**Supplied material:**
====

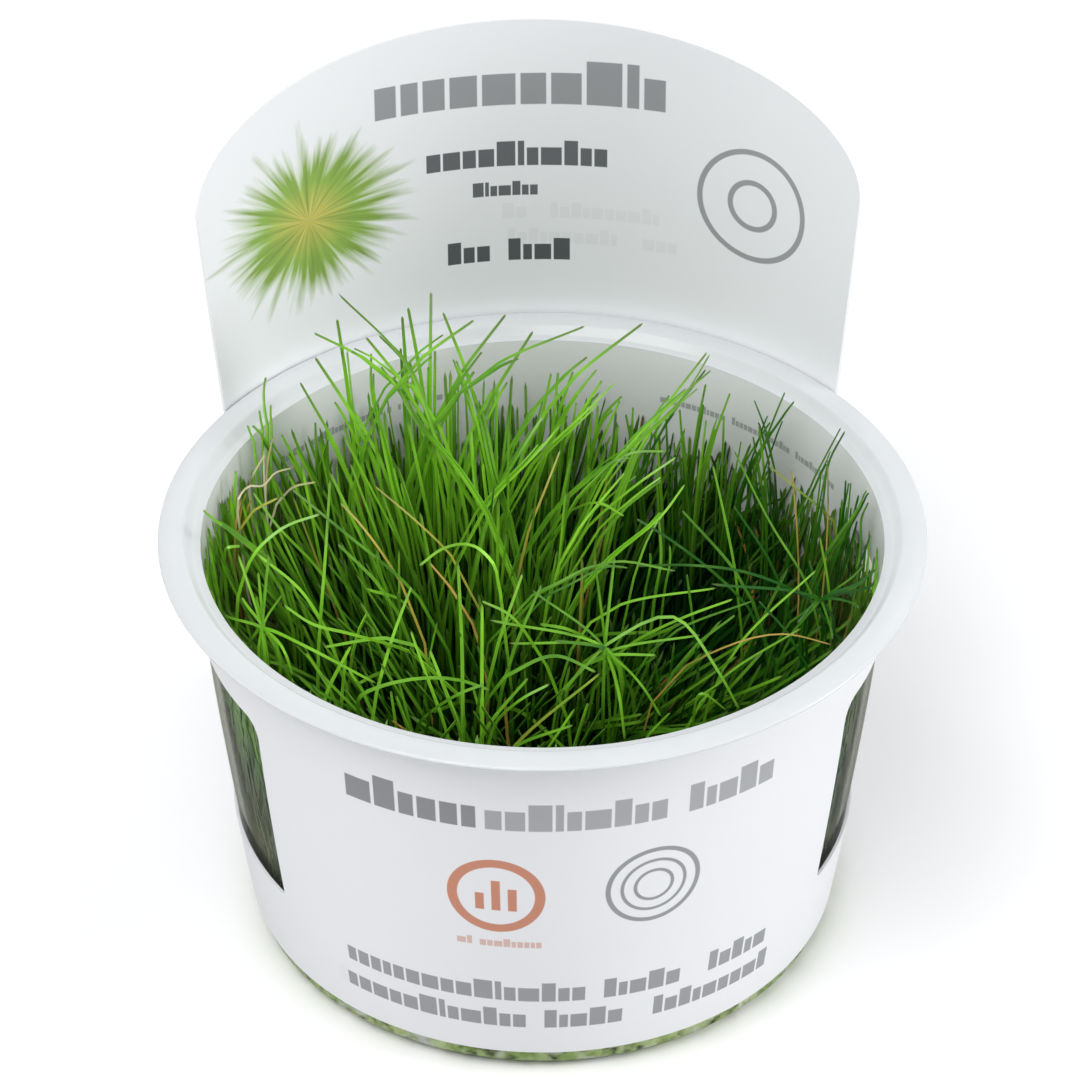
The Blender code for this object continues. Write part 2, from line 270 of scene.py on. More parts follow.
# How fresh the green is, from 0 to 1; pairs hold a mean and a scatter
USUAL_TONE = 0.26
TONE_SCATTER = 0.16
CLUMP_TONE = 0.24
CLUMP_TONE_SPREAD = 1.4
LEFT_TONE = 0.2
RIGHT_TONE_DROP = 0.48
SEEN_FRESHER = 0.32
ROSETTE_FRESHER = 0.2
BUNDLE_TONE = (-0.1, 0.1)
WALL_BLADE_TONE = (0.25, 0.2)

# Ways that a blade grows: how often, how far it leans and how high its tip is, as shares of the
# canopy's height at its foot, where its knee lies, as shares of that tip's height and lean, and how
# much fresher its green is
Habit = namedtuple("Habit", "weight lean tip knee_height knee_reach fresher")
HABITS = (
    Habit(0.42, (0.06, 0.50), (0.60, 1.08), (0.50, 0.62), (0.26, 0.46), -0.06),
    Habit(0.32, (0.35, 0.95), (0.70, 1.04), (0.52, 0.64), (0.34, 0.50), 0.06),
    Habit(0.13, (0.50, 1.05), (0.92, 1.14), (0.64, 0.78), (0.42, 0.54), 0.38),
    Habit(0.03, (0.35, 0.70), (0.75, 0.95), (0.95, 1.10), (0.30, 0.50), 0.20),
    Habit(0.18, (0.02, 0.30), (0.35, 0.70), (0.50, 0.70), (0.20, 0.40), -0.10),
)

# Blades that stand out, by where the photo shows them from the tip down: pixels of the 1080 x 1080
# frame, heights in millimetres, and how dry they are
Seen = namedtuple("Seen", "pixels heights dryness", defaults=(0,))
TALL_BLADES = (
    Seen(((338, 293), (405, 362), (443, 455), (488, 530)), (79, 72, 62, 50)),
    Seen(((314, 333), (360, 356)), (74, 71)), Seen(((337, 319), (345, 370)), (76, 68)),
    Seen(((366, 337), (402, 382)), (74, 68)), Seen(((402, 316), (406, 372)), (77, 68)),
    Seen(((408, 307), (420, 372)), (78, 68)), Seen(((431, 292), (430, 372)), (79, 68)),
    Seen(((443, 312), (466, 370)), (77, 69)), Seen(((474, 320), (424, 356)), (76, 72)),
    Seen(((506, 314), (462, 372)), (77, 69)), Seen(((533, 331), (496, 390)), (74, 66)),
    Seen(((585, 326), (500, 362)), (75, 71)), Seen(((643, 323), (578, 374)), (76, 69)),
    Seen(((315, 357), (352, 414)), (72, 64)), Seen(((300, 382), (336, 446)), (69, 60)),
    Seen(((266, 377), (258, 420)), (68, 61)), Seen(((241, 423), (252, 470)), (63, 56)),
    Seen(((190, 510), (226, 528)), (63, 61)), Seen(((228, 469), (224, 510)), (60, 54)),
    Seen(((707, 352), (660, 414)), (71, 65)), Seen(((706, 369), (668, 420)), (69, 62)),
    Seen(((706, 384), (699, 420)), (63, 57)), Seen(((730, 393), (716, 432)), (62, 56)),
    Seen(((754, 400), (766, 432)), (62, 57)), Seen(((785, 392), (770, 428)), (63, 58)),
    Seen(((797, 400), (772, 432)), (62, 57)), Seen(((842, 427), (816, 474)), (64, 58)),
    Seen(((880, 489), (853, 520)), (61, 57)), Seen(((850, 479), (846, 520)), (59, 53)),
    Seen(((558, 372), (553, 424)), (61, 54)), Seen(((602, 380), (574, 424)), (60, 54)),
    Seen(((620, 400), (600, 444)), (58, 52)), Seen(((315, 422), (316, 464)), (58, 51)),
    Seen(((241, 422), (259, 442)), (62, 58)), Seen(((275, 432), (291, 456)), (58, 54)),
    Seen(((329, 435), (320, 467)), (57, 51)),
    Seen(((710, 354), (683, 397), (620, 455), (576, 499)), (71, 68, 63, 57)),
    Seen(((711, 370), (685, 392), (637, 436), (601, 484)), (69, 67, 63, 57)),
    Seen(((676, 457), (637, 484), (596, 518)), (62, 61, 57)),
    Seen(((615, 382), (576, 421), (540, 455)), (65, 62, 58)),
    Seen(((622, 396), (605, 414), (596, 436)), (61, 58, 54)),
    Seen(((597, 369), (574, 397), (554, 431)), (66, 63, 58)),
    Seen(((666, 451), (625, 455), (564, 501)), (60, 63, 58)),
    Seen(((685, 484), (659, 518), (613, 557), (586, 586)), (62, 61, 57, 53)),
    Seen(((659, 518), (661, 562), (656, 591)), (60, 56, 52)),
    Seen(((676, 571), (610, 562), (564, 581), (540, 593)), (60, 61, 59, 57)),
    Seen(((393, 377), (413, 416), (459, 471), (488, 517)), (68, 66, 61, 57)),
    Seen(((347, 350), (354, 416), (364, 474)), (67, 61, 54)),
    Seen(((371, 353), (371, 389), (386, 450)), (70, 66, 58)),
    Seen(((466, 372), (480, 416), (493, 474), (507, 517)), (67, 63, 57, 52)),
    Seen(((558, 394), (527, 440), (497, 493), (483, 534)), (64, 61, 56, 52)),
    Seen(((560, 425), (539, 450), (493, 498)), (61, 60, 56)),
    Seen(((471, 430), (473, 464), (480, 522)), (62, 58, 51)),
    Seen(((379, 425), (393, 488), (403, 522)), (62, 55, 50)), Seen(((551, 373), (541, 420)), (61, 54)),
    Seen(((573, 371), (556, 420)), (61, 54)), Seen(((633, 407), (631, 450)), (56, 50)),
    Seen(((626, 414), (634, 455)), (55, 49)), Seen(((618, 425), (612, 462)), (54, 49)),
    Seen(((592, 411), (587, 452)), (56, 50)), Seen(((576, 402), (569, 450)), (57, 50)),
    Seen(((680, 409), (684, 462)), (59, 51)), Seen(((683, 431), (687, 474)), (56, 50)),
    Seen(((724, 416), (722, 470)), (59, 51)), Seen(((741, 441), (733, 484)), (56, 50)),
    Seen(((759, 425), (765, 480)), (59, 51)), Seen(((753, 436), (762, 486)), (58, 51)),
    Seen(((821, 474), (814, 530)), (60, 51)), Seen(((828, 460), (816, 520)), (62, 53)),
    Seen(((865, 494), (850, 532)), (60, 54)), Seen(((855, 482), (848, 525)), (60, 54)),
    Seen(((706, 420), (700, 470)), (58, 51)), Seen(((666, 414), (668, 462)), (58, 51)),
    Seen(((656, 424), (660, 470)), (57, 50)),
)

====

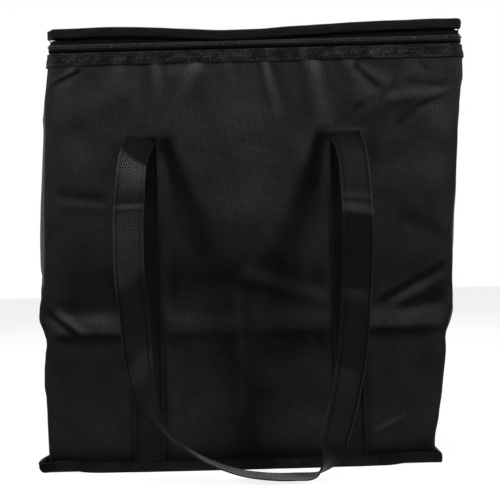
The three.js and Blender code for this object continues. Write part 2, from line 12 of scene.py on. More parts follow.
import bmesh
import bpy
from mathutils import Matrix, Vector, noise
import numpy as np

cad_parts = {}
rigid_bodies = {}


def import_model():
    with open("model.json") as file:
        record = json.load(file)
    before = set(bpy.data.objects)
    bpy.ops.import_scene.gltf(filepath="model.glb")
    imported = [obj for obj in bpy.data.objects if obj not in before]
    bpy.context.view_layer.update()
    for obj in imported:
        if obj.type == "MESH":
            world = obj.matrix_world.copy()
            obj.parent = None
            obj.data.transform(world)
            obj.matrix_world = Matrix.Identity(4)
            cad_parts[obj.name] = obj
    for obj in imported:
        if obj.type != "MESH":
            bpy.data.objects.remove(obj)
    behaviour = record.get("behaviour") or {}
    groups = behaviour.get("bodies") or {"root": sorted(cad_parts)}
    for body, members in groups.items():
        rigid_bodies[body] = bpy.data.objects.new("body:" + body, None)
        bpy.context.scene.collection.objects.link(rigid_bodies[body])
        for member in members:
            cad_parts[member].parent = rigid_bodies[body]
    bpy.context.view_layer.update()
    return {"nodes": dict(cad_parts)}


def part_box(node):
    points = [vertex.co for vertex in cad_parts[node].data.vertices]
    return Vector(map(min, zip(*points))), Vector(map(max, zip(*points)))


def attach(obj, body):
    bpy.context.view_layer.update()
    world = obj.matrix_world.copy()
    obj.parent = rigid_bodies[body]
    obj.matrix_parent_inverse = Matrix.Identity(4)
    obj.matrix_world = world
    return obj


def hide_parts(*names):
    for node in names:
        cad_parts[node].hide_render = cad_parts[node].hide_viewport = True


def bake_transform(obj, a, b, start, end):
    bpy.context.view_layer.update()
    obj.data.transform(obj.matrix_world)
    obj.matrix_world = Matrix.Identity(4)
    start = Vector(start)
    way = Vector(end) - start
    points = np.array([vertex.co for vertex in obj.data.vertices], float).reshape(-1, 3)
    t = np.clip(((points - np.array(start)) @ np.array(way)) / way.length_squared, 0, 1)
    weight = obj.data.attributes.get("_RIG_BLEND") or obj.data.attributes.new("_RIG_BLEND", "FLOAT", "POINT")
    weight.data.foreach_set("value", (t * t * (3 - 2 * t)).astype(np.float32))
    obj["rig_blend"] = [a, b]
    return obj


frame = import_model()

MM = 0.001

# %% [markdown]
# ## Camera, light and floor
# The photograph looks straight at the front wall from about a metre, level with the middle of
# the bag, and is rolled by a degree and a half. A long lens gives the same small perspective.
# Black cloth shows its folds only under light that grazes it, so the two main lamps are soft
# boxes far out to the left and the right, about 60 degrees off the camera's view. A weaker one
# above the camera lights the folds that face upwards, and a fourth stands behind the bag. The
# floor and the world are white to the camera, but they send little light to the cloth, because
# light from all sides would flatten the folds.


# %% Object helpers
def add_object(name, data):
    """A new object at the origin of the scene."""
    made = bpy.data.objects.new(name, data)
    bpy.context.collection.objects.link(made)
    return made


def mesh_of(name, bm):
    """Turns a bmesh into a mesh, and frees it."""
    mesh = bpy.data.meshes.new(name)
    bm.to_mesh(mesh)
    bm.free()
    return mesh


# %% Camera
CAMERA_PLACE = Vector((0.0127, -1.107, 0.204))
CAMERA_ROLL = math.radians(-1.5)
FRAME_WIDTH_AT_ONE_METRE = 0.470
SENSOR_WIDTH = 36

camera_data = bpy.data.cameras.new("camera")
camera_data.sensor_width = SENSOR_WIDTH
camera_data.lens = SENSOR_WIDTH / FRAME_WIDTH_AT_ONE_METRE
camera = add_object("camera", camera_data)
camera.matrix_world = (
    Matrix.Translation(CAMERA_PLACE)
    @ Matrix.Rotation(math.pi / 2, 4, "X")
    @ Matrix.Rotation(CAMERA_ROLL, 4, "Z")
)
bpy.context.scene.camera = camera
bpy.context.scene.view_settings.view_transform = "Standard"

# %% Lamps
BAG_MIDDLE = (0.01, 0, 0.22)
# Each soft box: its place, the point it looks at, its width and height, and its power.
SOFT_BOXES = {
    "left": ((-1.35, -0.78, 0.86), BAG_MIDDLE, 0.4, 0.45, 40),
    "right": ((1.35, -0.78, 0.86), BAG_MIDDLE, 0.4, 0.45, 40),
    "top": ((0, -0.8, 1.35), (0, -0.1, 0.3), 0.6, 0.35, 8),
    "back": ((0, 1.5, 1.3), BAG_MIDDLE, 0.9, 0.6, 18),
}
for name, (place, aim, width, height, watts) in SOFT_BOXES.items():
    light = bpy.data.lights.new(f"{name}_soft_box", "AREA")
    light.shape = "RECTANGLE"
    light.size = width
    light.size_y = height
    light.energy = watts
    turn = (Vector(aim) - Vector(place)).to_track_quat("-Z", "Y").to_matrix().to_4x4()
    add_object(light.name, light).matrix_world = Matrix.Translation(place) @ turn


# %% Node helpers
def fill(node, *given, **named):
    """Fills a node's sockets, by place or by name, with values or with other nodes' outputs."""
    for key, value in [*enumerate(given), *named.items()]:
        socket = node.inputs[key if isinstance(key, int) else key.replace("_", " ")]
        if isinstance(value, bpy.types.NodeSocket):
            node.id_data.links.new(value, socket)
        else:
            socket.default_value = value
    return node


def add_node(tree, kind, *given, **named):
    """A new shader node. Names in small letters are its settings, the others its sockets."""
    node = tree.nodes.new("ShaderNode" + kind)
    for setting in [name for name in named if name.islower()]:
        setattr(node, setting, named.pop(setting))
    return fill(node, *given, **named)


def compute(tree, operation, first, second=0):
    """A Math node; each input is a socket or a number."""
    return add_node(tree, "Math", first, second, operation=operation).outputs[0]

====

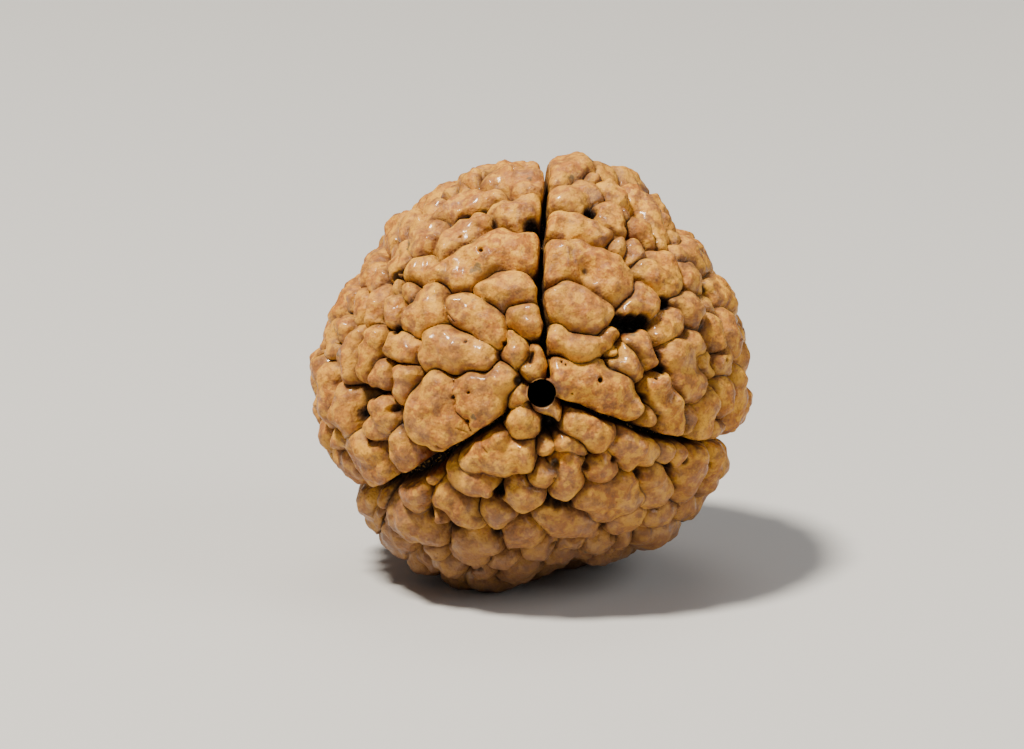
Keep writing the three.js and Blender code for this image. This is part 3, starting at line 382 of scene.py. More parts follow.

====

**Written task:**
Exactly the lines from the line containing "The Blender code" to the line containing "WALL_BLADE_TONE = (0.25, 0.2)", both included, are to be set down; no other line belongs in the answer.

**Solution:**
The Blender code for this object continues. Write part 2, from line 270 of scene.py on. More parts follow.
# How fresh the green is, from 0 to 1; pairs hold a mean and a scatter
USUAL_TONE = 0.26
TONE_SCATTER = 0.16
CLUMP_TONE = 0.24
CLUMP_TONE_SPREAD = 1.4
LEFT_TONE = 0.2
RIGHT_TONE_DROP = 0.48
SEEN_FRESHER = 0.32
ROSETTE_FRESHER = 0.2
BUNDLE_TONE = (-0.1, 0.1)
WALL_BLADE_TONE = (0.25, 0.2)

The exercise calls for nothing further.